▸ **STATED PROBLEM**
Search the material below for the string "code" and extract each line that has it.

▸ **THE DATA**

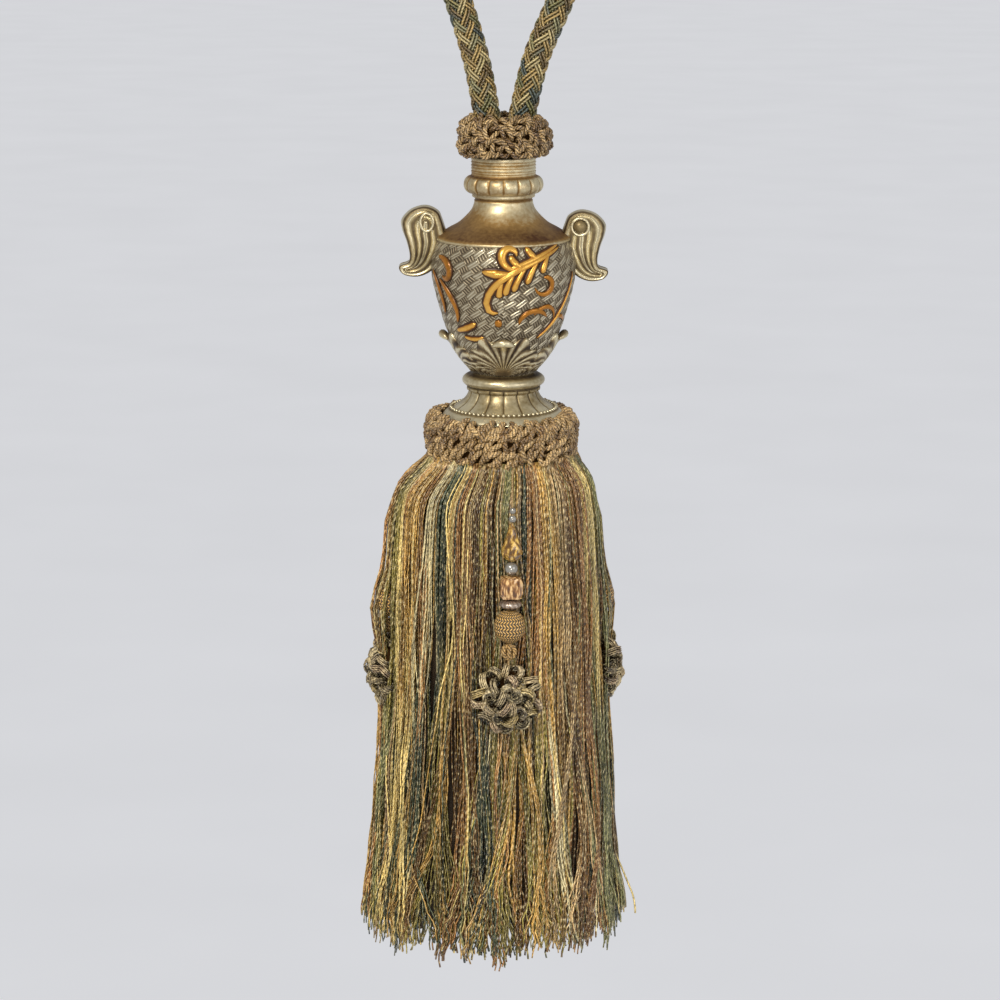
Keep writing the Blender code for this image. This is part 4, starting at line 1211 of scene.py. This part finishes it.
def innerBundles(seed):
    # Thick bundles that fill the inside of the skirt behind the fine threads, tinted dark as painted shade.
    draws = np.random.default_rng(seed)
    count, stations, top = bundleSet["count"], bundleSet["stations"], bundleSet["top"]
    t, each = np.linspace(0, 1, stations)[None], np.arange(count)[:, None]
    height = top + (bundleSet["end"] + draws.normal(0, 3.0, (count, 1)) - top) * t
    turn = fullTurn * each / count + 0.01 * np.sin(t * 9 + each)
    radius = tableAt(skirtProfile, height) - 3.4 - 5.6 * ease(0.0, 0.14, t) - 0.7 * dent(turn, height)
    paths = around(radius, turn, height, skirtCentre(height))
    tints = linear(66, 48, 24) * draws.uniform(0.5, 1.2, (count, 1, 1)) * np.ones((1, stations, 1))
    return sweep(paths, bundleSet["radius"], bundleSet["sides"], outward(turn), tint=tints)


skirtYarn = yarnFinish("skirt_yarn", 2.8, 1.2, 0.26, 1.0, 0.75)
coreYarn = yarnFinish("core_yarn", 0.9, 0.5, 0.7, 0.6)
makePiece("skirt_outer", skirtThreads(outerLayer, 31), skirtYarn, "mixed_yarn", "skirt")
makePiece("skirt_inner", skirtThreads(innerLayer, 41), skirtYarn, "mixed_yarn", "skirt")
makePiece("skirt_core", innerBundles(51), coreYarn, "mixed_yarn", "skirt")
print("skirt done")


def stringPlace(quarter, height):
    # Radius and turn of a string at this height; the side ones follow their own route.
    radius = stringSet["radius"] + stringSet["slope"] * (stringSet["top"] - height)
    radius = tableAt(nestedRoute, height) if quarter % 2 else np.minimum(radius, stringSet["most"])
    return radius, stringTurn(height) + fullTurn * quarter / 4


def onString(shell, quarter, height):
    # Puts a bead that was made round the origin, with its front to -Y, on its string.
    radius, turn = stringPlace(quarter, height)
    return moved(shell, turn=turn, shift=around(radius, turn, height, skirtX))


def stringThread(quarter):
    # From under the collar over its edge and down through the beads: radius, height, share of the
    # skirt's shift to the left. A side string dives between the threads.
    start = [(30.7, -14.1, 0.0), (32.6, -16.6, 0.33)]
    nested, free = ((34.7, -20.6, 0.66), (36.4, -24.8, 1.0)), ((37.8, -21.4, 0.66), (42.2, -24.8, 1.0))
    start += nested if quarter % 2 else free
    first = stringSet["topTurn"] + fullTurn * quarter / 4
    spots = [around(r, first, h, collarX + (skirtX - collarX) * share) for r, h, share in start]
    for height in (-27.7, -40.0, -60.0, -80.0, -92.0):
        radius, turn = stringPlace(quarter, height)
        spots.append(around(radius, turn, height, skirtX))
    line = smoothLine(np.array(spots), 60)
    return sweep(line[None], 0.42, 6, outward(turn + math.pi / 2), tint=linear(150, 122, 76)[None])


def roundBead(across, tall, columns, rows, **values):
    rise = np.linspace(-1.5, 1.5, rows)[:, None]
    uv = np.stack(np.broadcast_arrays(ring(columns)[None] / fullTurn, (rise + 1.5) / 3), axis=-1)
    points = globe(1.5, rows, columns) * np.array((across, across, tall))
    return gridShell(points, uv=uv, capped=True, **values)


def facetedDrop():
    # Rings of facets; each ring is turned half a side from the last, so the facets are kites.
    sides = 9
    sections = np.array((
        (-7.3, 1.6), (-6.4, 3.0), (-4.4, 4.4), (-2.0, 3.9), (0.8, 2.9), (3.8, 1.9), (6.2, 1.2), (7.3, 0.8),
    ))
    step = np.arange(len(sections))[:, None]
    spin = (np.arange(sides)[None] + 0.5 * (step % 2)) * fullTurn / sides
    points = (sections[:, 1:2] * np.cos(spin), sections[:, 1:2] * np.sin(spin), sections[:, 0:1])
    return gridShell(np.stack(np.broadcast_arrays(*points), axis=-1), capped=True)


def cubeBead():
    # A rounded cube with cut corners: |x|^p + |y|^p + |z|^p is constant, in few facets.
    power, half = 5, 4.5
    ball = globe(1.5, 9, 16, phase=math.pi / 16)
    norm = (np.abs(ball) ** power).sum(axis=-1, keepdims=True) ** (1 / power)
    return gridShell(ball / norm * half, capped=True)


def discBead():
    # Turned profile with flutes that lean as they rise.
    profile = ((-1.7, 2.4), (-1.2, 3.7), (-0.3, 4.4), (0.5, 4.3), (1.2, 3.4), (1.7, 2.2))
    line, turn = profileLine((profile,), 0.4), ring(40)[None]
    flute = np.cos(turn * 14 + line[:, 0:1])
    points = around(line[:, 1:2] * (1 + 0.03 * flute), turn, line[:, 0:1], base=0.0)
    return gridShell(points, capped=True, hollow=np.clip(0.3 - 0.3 * flute, 0, 1))


def loopKnot(seed):
    # Small twisted loops under the ball: each swings out as a half wave while it drops.
    loops = 5
    draws = np.random.default_rng(seed)
    t = np.linspace(0, 1, 16)
    drop = upright * (2.8 - 5.4 * t + 0.5 * np.sin(fullTurn * t))[:, None]
    paths, references = [], []
    for k in range(loops):
        turn = fullTurn * k / loops + draws.normal(0, 0.2)
        out = np.array((math.cos(turn), 0.75 * math.sin(turn), 0.0))
        paths.append(np.sin(math.pi * t)[:, None] * 2.3 * out + drop)
        references.append(np.cross(out, upright))
    tints = np.array([linear(150, 118, 68)] * loops) * draws.uniform(0.8, 1.15, (loops, 1))
    return gimp(np.array(paths), 0.95, np.array(references)[:, None, :], tints, seed)


rosetteSet = {
    # Rings of curls: how many, how far from the middle, how far behind the middle.
    "rings": ((14, 11.2, 0.8), (10, 7.2, -1.8), (5, 3.2, -3.4)),
    "size": (2.5, 3.5),
    "nests": ((1.0, 4), (0.7, 3), (0.42, 2)),  # the loops inside each other: share of the size, threads
    "spacing": 0.72,
    "thread": 0.45,
    # edges: painted light and shade on a thread's three edges, the outer one lit and the others shaded.
    "edges": (1.5, 0.5, 0.5),  # brightness of a thread's three edges, the outer one first
    "stations": 12,
    "roll": (-110, 200),  # a curl goes round between these, in degrees
}
petalTints = [
    linear(*colour)
    for colour in (
        (134, 117, 86), (146, 131, 98), (118, 103, 72), (130, 112, 70), (128, 108, 82), (116, 102, 76),
    )
]


def rosette(seed):
    # Curls of thread. A curl's threads lie side by side and go round once, smaller loops inside larger
    # ones; some curls roll towards the front and some lie flat and show their spiral.
    draws = np.random.default_rng(seed)
    roll = np.radians(np.linspace(*rosetteSet["roll"], rosetteSet["stations"]))
    paths, references, tints = [], [], []
    for curls, far, behind in rosetteSet["rings"]:
        for k in range(curls):
            turn = fullTurn * (k + draws.uniform(-0.3, 0.3)) / curls
            heading, tilt = turn + draws.normal(0, 0.7), draws.normal(0, 0.8)
            ahead = np.array((math.sin(heading), 0.0, math.cos(heading)))
            side = np.array((math.cos(heading), 0.0, -math.sin(heading)))
            forward = math.sin(tilt) * side - math.cos(tilt) * toBack
            beside = math.cos(tilt) * side + math.sin(tilt) * toBack
            middle = far * np.array((math.sin(turn), 0.0, math.cos(turn)))
            middle = middle + (behind + draws.normal(0, 0.4)) * toBack
            size = draws.uniform(*rosetteSet["size"])
            tint = petalTints[draws.integers(len(petalTints))]
            for share, threads in rosetteSet["nests"]:
                for thread in range(threads):
                    across = (thread - (threads - 1) / 2) * rosetteSet["spacing"] + draws.normal(0, 0.1)
                    radius = size * share - 0.05 * across**2 + draws.normal(0, 0.1)
                    loop = np.sin(roll)[:, None] * ahead + np.cos(roll)[:, None] * forward
                    path = middle + radius * loop + across * beside
                    path = path + draws.normal(0, 0.06, (len(roll), 3))
                    # Painted shade: the parts of a loop further back, and the smaller inner loops, are
                    # darker.
                    light = ease(1.0, -1.0, (path - middle)[:, 1] / size) * (0.5 + 0.5 * share)
                    paths.append(path)
                    references.append(-beside)
                    tints.append((0.2 + 1.15 * light)[:, None] * tint * draws.uniform(0.75, 1.3))
    starts = draws.uniform(0, 90, len(paths))
    # Painted light and shade on each thread's three edges.
    tints = np.array(tints)[:, :, None, :] * np.array(rosetteSet["edges"])[:, None]
    references = np.array(references)[:, None, :]
    return sweep(np.array(paths), rosetteSet["thread"], 3, references, start=starts, tint=tints)


def rosetteCore():
    # The flat pad under the curls, painted dark as the shade between them.
    return moved(roundBead(12.0, 12.0, 24, 11), shift=(0, 2.2, 0), scale=(1, 0.2, 1))


def glassFinish(name, deep, middle, bright):
    # Upright streaks inside the facets: dark streaks and bright sparkle painted in place of the glass's
    # reflections.
    finish = Finish(name, Transmission_Weight=0.2, IOR=1.52, Coat_Weight=0.8, Coat_Roughness=0.03)
    stretch = {0: finish.place(), 1: (1.0, 1.0, 0.3)}
    stretched = finish.node("ShaderNodeVectorMath", {"operation": "MULTIPLY"}, stretch)
    streak = finish.noise(1000.0, 2.0, stretched)
    colour = finish.ramp(streak, (0.36, linear(*deep)), (0.5, linear(*middle)), (0.62, linear(*bright)))
    return finish.set(Base_Color=colour, Roughness=streak * 0.1 + 0.02)


def knitFinish(name, rows=15.0, stitches=28.0):
    # Rows of small slanting stitches, each row slanting the other way.
    finish = Finish(name, Specular_IOR_Level=0.7)
    turn, rise = finish.pattern()
    row = rise * rows
    lean = row.to("PINGPONG", 1.0) * 0.8
    stitch = ((turn * stitches + lean) * fullTurn).to("SINE") * 0.5 + 0.5
    height = stitch * ((row * math.pi).to("SINE").to("ABSOLUTE") * 0.8 + 0.2)
    finish.bump(height, 0.45)
    # Painted shade and light: the gaps between stitches are darker and the stitch tops lighter.
    colour = finish.shaded(height * 2.3 + finish.noise(700.0) * 0.4 - 0.25)
    return finish.set(Base_Color=colour, Roughness=0.5 - height * 0.2)


amberGlass = glassFinish("amber_glass_facets", (92, 62, 16), (142, 102, 36), (232, 190, 96))
peachGlass = glassFinish("peach_glass_facets", (92, 56, 22), (166, 116, 62), (248, 204, 140))
pearlFinish = Finish("grey_pearl", Metallic=0.6, Coat_Weight=0.8, Coat_Roughness=0.1)
pearlTone = pearlFinish.mixed(pearlFinish.noise(400.0), linear(118, 114, 106), linear(178, 174, 162))
pearlFinish.set(Base_Color=pearlTone, Roughness=pearlFinish.noise(300.0, 1.0) * 0.15 + 0.18)
discFinish = castFinish("silver_disc_metal", (200, 184, 166), (54, 40, 30), (136, 116, 98), 0.24, 0.85)
ballFinish = knitFinish("wound_thread_ball")
petalFinish = yarnFinish("petal_thread", 1.5, 1.0, 0.26, 1.1, 0.8)
threadFinish = yarnFinish("string_thread", 1.2, 0.6, 0.5, 0.5)

pearlSizes = ((2.6, -27.7), (3.0, -30.85), (5.2, -50.25))  # across, height
for quarter in range(4):
    pearls = [onString(roundBead(size / 2, size / 2, 20, 13), quarter, height) for size, height in pearlSizes]
    pearlNodes = [f"pearl_{letter}_{quarter}" for letter in "abc"]
    thread = stringThread(quarter)
    makePiece(f"string_thread_{quarter}", thread, threadFinish, "thread", f"thread_{quarter}")
    makePiece(f"pearls_{quarter}", joined(pearls), pearlFinish.material, "pearl", *pearlNodes)
    ball = roundBead(6.1, 6.7, 40, 26, tint=linear(176, 138, 76))
    for name, bead, height, finish, slotName, node in (
        ("amber_drop", facetedDrop(), -40.0, amberGlass, "amber_glass", "drop"),
        ("peach_cube", cubeBead(), -57.6, peachGlass, "peach_glass", "cube"),
        ("silver_disc", discBead(), -64.05, discFinish, "silver_bead", "disc"),
        ("thread_ball", ball, -72.8, ballFinish, "wound_thread", "ball"),
        ("loop_knot", loopKnot(61 + quarter), -82.95, gimpFinish, "twisted_cord", "knot"),
        ("rosette", rosette(71 + quarter), -101.9, petalFinish, "taupe_cord", "pompon"),
        ("rosette_core", rosetteCore(), -101.9, shadowBandFinish.material, "taupe_cord", "pompon"),
    ):
        smooth = node not in ("drop", "cube")
        shell = onString(bead, quarter, height)
        makePiece(f"{name}_{quarter}", shell, finish, slotName, f"{node}_{quarter}", smooth=smooth)
print("bead strings done; triangles:", sum(triangles.values()), "most in one piece:", max(triangles.values()))
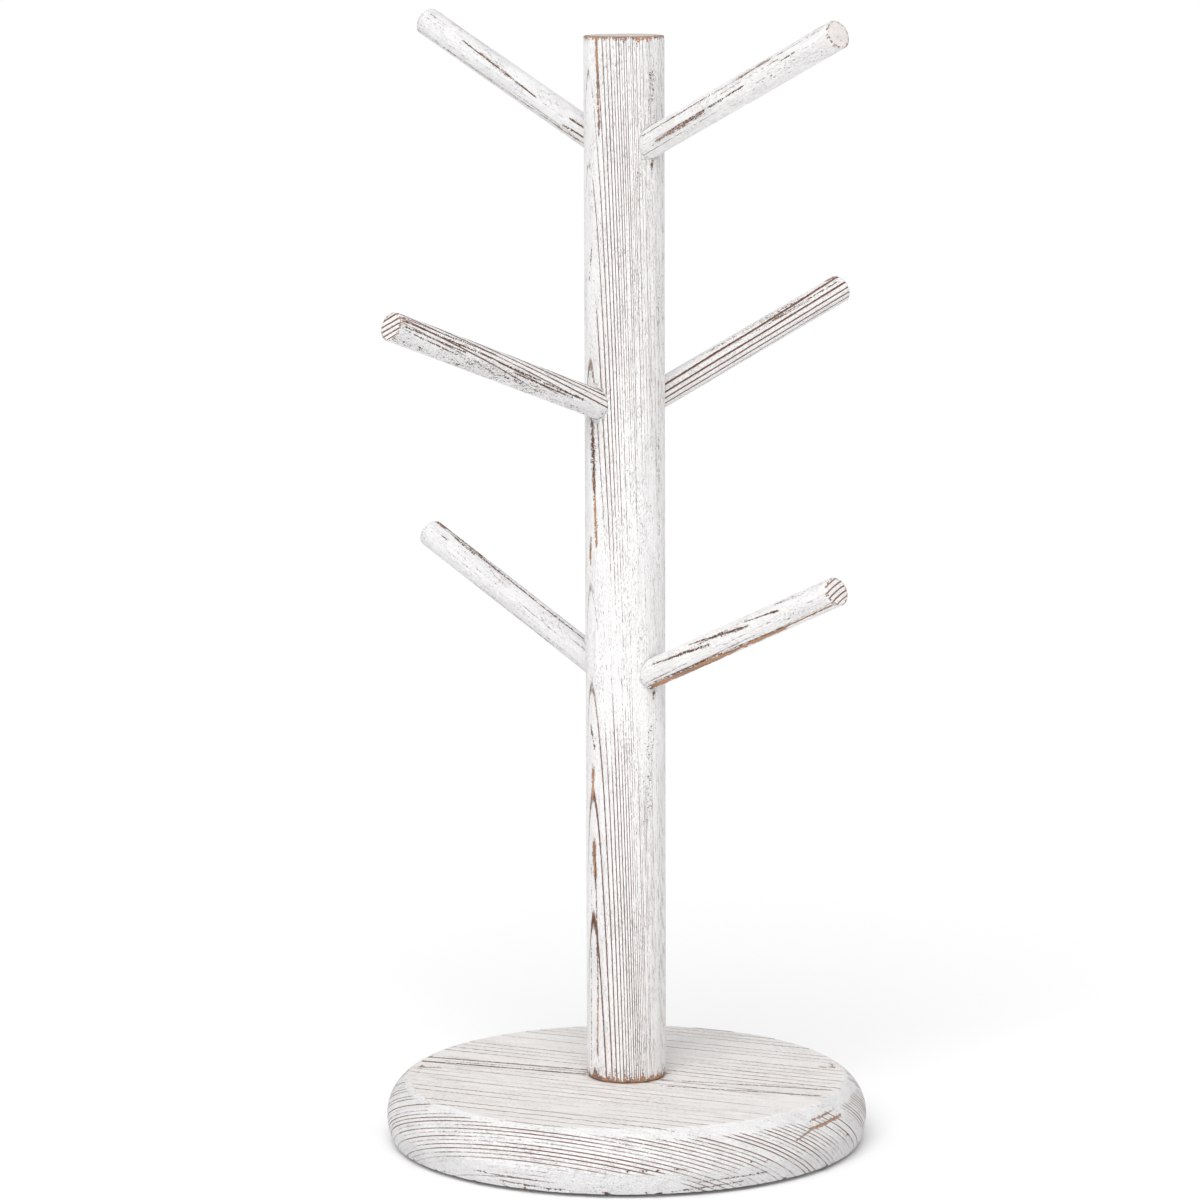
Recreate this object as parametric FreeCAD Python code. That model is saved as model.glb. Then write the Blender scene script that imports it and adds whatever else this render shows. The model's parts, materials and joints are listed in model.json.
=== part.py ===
import FreeCAD, Part
import math
import os

# Mug tree: a round post on a round base board, with three tiers of two
# opposed pegs that mugs hang from by their handles. Millimetres, +Z up.
# The origin is on the table, under the middle of the base.

# Anti-slip pads under the base
PAD_THICKNESS = 1.5
PAD_DIAMETER = 16.0
PAD_RING_DIAMETER = 128.0
PAD_EDGE_ROUND = 0.4
PAD_HEADINGS = {
    "pad_front_right": -45.0,
    "pad_front_left": -135.0,
    "pad_back_left": 135.0,
    "pad_back_right": 45.0,
}

# Base board: a flat top, a rim rounded by two arcs and a flat underside
BASE_THICKNESS = 21.5
BASE_DIAMETER = 170.0
BASE_TOP_DIAMETER = 154.0
BASE_UNDERSIDE_DIAMETER = 166.0
RIM_DROP = 12.8  # from the flat top down to the widest ring

# Post
POST_DIAMETER = 28.0
POST_TOP_HEIGHT = 390.0
POST_TOP_CHAMFER = 0.4
POST_FOOT_CHAMFER = 0.6

# Pegs: dowels that rise outwards, each glued in an angled blind hole
PEG_DIAMETER = 10.2
PEG_TIP_REACH = 113.0  # along the peg, from the post's axis to its end face
PEG_HEEL_REACH = 5.5  # along the peg, from the post's axis to the tenon's end
PEG_TIP_CHAMFER = 0.4
GLUE_GAP = 0.05  # all round the tenon

# One tier: height where the peg axes cross the post's axis, rise of the pegs
# above level, and the heading of the right-hand peg; the left is opposite.
TIERS = {
    "top": (347.5, 23.5, -45.0),
    "middle": (258.5, 19.5, 45.0),
    "bottom": (163.0, 23.0, -45.0),
}
SIDE_TURNS = {"right": 0.0, "left": 180.0}

# Countersunk wood screw, up through the base into the post
SCREW_LENGTH = 60.0
SCREW_THREAD_DIAMETER = 5.0
SCREW_CORE_DIAMETER = 3.2
SCREW_HEAD_DIAMETER = 9.8
SCREW_HEAD_ANGLE = 90.0
SCREW_HEAD_LAND = 0.5  # straight edge round the head
SCREW_RECESS = 1.2  # the head's face sits this far inside the underside
SCREW_TIP_LENGTH = 6.0
THREAD_LENGTH = 40.0
THREAD_PITCH = 2.4
THREAD_ROOT_WIDTH = 1.1
THREAD_SINK = 0.25  # the thread's root runs this far into the core
BASE_HOLE_DIAMETER = 5.6
CROSS_WIDTH = 1.1
CROSS_SPAN = 5.4
CROSS_DEPTH = 2.6
CROSS_FLOOR_SPAN = 2.0

CUT_PAST = 1.0  # a cut runs this far beyond the face it opens on

UP = FreeCAD.Vector(0, 0, 1)
UNDERSIDE = PAD_THICKNESS
BASE_TOP = UNDERSIDE + BASE_THICKNESS
SCREW_FACE = UNDERSIDE + SCREW_RECESS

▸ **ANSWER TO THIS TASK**
Keep writing the Blender code for this image. This is part 4, starting at line 1211 of scene.py. This part finishes it.
Recreate this object as parametric FreeCAD Python code. That model is saved as model.glb. Then write the Blender scene script that imports it and adds whatever else this render shows. The model's parts, materials and joints are listed in model.json.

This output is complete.